Charles F. Warner, principal of the Technical Arts High School, Springfield, Mass., presented a paper on "Industrial Training in Public Evening Schools." The chair then appointed the following as a Nominating Committee:

Clifford B. Connelley, Allegheny, Pa.
Oscar L. McMurry, Chicago, Ill.

Annie L. Jessup, New York, N. Y.
E. B. Kent, Philadelphia, Pa.

W. L. Richardson, Toronto, Ont.

A Committee on Resolutions was also appointed by the chair, as follows:
W. F. Vroom, New York, N. Y. Mrs. Ida Hood Clark, Milwaukee, Wis.
Frank M. Leavitt, Boston, Mass.

SECOND SESSION.-WEDNESDAY, JULY 5

The department met in the Young People's Temple, in joint session with the Department of Secondary Education, and was called to order by President Chamberlain. William Schuyler, the president of the Department of Secondary Education, was introduced, and made a brief introductory address.
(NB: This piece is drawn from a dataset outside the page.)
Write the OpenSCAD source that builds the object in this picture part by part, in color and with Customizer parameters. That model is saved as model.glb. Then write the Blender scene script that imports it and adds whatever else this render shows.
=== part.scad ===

Charles H. Keyes, superintendent of schools, South District, Hartford, Conn., then presented a paper on the subject "The Necessity for Special Manual-Training High Schools." The paper was discussed by Jesse D. Burks, principal of Teachers Training School, Albany, N. Y.; Charles D. Larkins, principal of Manual Training High School, Brooklyn, N. Y.; Edward J. Goodwin, Paul Kreuzpointner, Walter S. Goodnough, and Henry Turner Bailey.

Miss Katherine E. Dopp, Extension Division, University of Chicago, Chicago, Ill., presented a paper on "Forms and Limitations for Hand-Work for Girls in the High School." Discussion of the paper was opened by Miss Anna C. Hedges, director of department of domestic arts, Pratt Institute, Brooklyn, N. Y., and Walter S. Goodnough, was continued by Mrs. Annie L. Jessup, director of domestic art, Public Schools, New York city, and William Noyes, Teachers College, Columbia University, New York city. The Committee on Nominations presented the following:

For President-Frank M. Leavitt, Boston, Mass.
For Vice-President-Charles R. Bates, Port Deposit, Md.
For Secretary-Oscar L. McMurry, Chicago, Ill.